Antisemitic acts are criminal when they are so defined by law (for example, denial of the Holocaust or distribution of antisemitic materials in some countries).
Criminal acts are antisemitic when the targets of attacks, whether they are people or property – such as buildings, schools, places of worship and cemeteries – are selected because they are, or are perceived to be, Jewish or linked to Jews.
Antisemitic discrimination is the denial to Jews of opportunities or services available to others and is illegal in many countries.

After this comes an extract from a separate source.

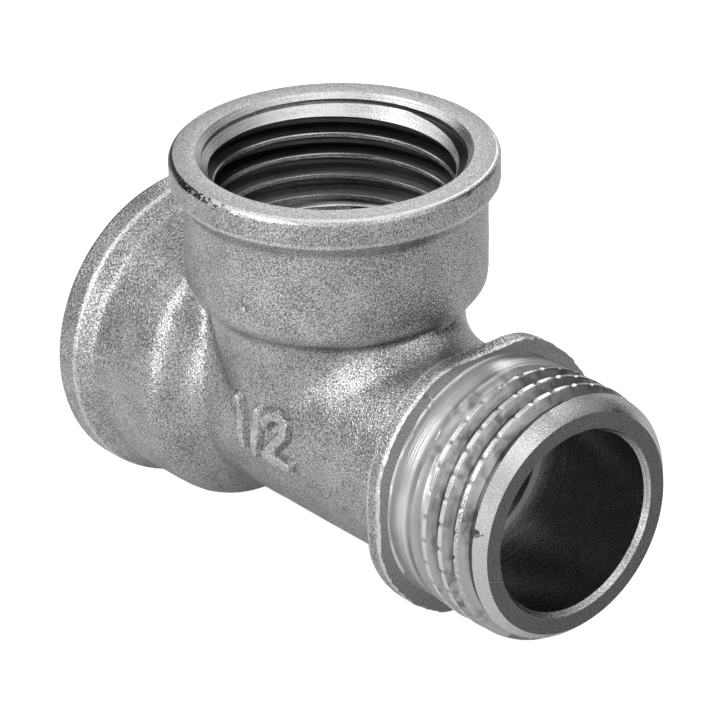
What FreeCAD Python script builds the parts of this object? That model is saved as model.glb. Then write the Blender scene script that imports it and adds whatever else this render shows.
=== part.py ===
import FreeCAD, Part
import math
import os

# A forged pipe tee in millimetres, one solid.
# The run lies along X: a female socket at -X and the male thread at +X.
# The branch rises along Z and ends in a second female socket.
# The origin is where the two axes cross.

Vector = FreeCAD.Vector
ORIGIN = Vector(0, 0, 0)
X_AXIS = Vector(1, 0, 0)
Y_AXIS = Vector(0, 1, 0)
Z_AXIS = Vector(0, 0, 1)

# Reach of the three ends from the crossing of the axes
branch_reach = 21.8
socket_reach = 20.2
spigot_reach = 28.0

# Outside of both sockets
rim_radius = 13.0
rim_length = 2.3
rim_edge = 0.3
taper_length = 1.3
socket_radius = 12.0
socket_length = 9.9
shoulder_radius = 2.3
shoulder_angle = 50.0

# Inside of both sockets, bored to the minor diameter of the thread
socket_bore_radius = 9.5
mouth_radius = 10.9
mouth_edge = 0.45
mouth_wall_length = 0.35
thread_depth = 11.0
drill_half_angle = 59.0

# Forged pipe between the ends, the neck under the branch and their blends
pipe_radius = 9.15
neck_radius = 8.9
neck_flare = 8.5
saddle_blend = 3.0
run_foot_blend = 2.0
branch_foot_blend = 0.5

# The most of a shoulder's slope that the hollow at its foot may take up
slope_share = 0.9

# Waterway, and the wider bore of the male end
waterway_radius = 6.75
spigot_bore_radius = 7.45
spigot_bore_depth = 11.9
bore_edge_length = 0.65
bore_edge_width = 0.45

# Male thread at its full outside radius, lower over its first turn and chamfered
thread_radius = 10.4
thread_length = 10.2
lead_length = 2.6
lead_height = 0.35
chamfer_length = 1.1
chamfer_height = 1.0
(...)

“A specific form of racism that refers to any act of violence or discrimination including racist hate speech, fuelled by historical abuses and negative stereotyping, and leading to the exclusion and dehumanisation of people of African and Caribbean descent. It can take many forms: dislike, bias, oppression, racism and structural and institutional discrimination, among others”.
Accordingly, Anti-black racism can be seen as “the result of the social construction of race to which generic and/or cultural specificities and stereotypes are attributed (racialisation)” which “is deeply embedded in the collective European imagination and continues to impact the lives of people of African and Caribbean descent / Black Europeans”.